Le taux de détection varie considérablement dans l’ensemble de l’UE et cinq États membres (Allemagne, Italie, Lettonie, Autriche et Pologne) ont signalé à eux seuls plus de deux tiers des fraudes constatées. En moyenne, 74 % des jours de travail contrôlés l’ont été sur la route, 26 % dans les entreprises. Le taux d’infractions constatées dans les entreprises, deux fois plus élevé que celui des infractions signalées sur la route, « montre que les contrôles effectués dans les locaux des entreprises sont bien plus efficaces que les contrôles routiers ponctuels ». En 2015-2016, sur 8 162 703 véhicules ayant fait l’objet de contrôles routiers, quelque deux millions d’infractions ont été constatées sur la route dans l’ensemble de l’UE, soit 24 % de plus que sur la période 2013-2014. En moyenne, 58 % d’entre elles ont été commises par des conducteurs nationaux. Côté entreprises, 1,48 million d’infractions ont été constatées dans les 146 967 entreprises contrôlées, soit une augmentation de 21 % par rapport à 2013-2014.

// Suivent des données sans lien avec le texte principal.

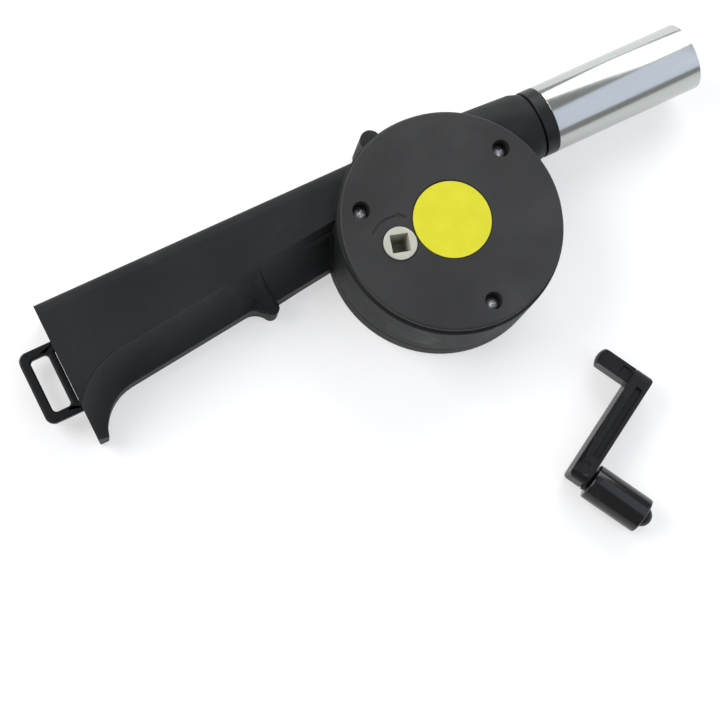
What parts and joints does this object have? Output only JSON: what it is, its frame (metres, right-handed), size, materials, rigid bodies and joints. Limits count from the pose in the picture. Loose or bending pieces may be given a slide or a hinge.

Par rapport au précédent rapport, les fraudes concernant les temps de pause et les durées de conduite ont été ramenées respectivement de 23 % à 21 % et de 16 % à 13 %, alors que les infrac-tions relatives aux enregistrements des durées de conduite sont passées de 17 % à 24 %. Sur l’ensemble des infractions signalées dans l’ensemble de l’UE, tant sur la route que dans les entreprises, celles relatives aux temps de repos représentent 24 % (25 % dans le rapport précédent), les appareils de contrôle 11 % (10 % en 2013-2014) et l’absence/indisponibilité d’enregistrements pour d’autres tâches 7 % (contre 8 % précédemment). Depuis 2007, les infractions constatées au niveau des pauses et des durées de conduite ont progressivement diminué. À l’inverse, celles concernant les enregistrements des durées de conduite ont constamment progressé (de 14 % à 24 %). Les fraudes relatives aux temps de repos sont restées élevées au fil des ans. Au cours de la période 2015-2016, 61 503 agents ont pris part à des contrôles de chronotachygraphes dans l’ensemble de l’UE. Si ce nombre reste stable, les moyens en revanche diminuent. Les unités d’équipement fournies aux agents pour l’analyse des tachygraphes enregistrent ainsi une baisse de 5,5 %.

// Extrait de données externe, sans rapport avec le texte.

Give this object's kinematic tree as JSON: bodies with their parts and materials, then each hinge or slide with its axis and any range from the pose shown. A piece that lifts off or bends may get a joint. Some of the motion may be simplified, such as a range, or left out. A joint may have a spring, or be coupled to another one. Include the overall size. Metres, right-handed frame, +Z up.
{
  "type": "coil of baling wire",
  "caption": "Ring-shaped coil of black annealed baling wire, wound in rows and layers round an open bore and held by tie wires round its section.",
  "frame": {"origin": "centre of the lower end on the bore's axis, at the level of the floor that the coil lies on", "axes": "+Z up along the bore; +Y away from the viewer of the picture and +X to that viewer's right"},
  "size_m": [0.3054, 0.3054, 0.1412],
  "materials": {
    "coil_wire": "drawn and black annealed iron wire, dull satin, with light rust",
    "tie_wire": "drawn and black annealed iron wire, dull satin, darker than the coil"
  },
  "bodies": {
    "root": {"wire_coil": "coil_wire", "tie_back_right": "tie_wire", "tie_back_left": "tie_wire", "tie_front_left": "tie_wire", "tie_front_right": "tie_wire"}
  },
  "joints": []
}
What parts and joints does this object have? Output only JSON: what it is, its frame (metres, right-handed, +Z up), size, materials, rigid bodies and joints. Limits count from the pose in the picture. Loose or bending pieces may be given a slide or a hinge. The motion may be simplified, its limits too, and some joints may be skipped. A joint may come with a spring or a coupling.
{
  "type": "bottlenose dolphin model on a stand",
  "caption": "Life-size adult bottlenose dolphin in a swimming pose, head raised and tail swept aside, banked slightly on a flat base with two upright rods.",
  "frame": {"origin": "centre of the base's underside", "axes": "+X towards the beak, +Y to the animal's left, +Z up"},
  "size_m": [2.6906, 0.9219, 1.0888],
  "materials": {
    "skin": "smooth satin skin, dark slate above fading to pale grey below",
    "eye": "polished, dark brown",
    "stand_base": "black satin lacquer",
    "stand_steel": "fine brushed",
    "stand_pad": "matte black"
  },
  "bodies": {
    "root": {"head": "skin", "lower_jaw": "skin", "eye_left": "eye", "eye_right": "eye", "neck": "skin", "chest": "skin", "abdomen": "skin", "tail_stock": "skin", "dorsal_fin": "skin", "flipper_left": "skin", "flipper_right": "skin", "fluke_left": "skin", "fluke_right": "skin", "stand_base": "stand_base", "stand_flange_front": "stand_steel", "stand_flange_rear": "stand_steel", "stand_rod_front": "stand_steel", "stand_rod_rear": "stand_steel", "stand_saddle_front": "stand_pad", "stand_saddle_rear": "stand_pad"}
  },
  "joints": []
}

Sur le type d’infractions commises, deux éléments nouveaux apparaissent, indique la Commission européenne. Le nombre d’infractions constatées concernant la manipulation des tachygraphes a augmenté par rapport aux autres types de fraudes détectées sur la route, alors que les contrôles effectués dans les locaux des entreprises montrent une forte augmentation des infractions relatives aux enregistrements de la durée de conduite, lesquels s’avèrent soit incomplets, soit inexacts. « Cela peut indiquer que les entreprises et/ou les conducteurs ont des difficultés à stocker de manière appropriée les données pertinentes », note la Commission européenne. Les autorités de contrôle des différents pays ont également indiqué que les amendes nettement moins élevées infligées en cas d’absence d’enregistrement des temps de travail par rapport aux amendes imposées dans le cas des durées de conduite excessives ou de temps de repos insuffisants pourraient encourager les conducteurs et les opérateurs à dissimuler les enregistrements susceptibles de révéler des infractions donnant lieu à des sanctions plus lourdes. Sur ce point, l’entrée en vigueur du règlement 2016/403 de la Commission au 1er janvier 2017 concernant la classification des infractions graves aux règles de l’Union pourrait avoir un effet dissuasif. L’absence d’enregistrement de la durée de conduite, désormais considérée comme une infraction très grave, implique des amendes plus élevées. Pour la Commission européenne, l’augmentation des infractions constatées du fait de l’utilisation abusive ou de la manipulation des tachygraphes montre qu’il est nécessaire de déployer, le plus rapidement possible, le tachygraphe intelligent, version plus sécurisée de l’appareil de contrôle (cf. p. 8).
Selon l’article 5 de la directive 2006/22/CE, les États sont tenus d’effectuer au moins six contrôles concertés sur route par année avec au moins un autre État membre. Précisant que 15 pays avaient respecté cette disposition, le rapport insiste sur l’importance de cette coopération qui « joue un rôle crucial dans la réalisation des objectifs de la législation social dans le secteur du transport routier, à savoir la promotion de conditions de concurrence équitables, le renforcement de la sécurité routière et l’harmonisation des conditions de travail ». La Commission a adopté en 2018 une proposition de directive visant à créer une Autorité européenne du travail dont l’objectif sera d’assurer une mobilité équitable de la main-d’œuvre dans l’UE. Ce « gendarme social », qui pourrait voir le jour dès 2019, reposera notamment sur la coopération entre les autorités de contrôle.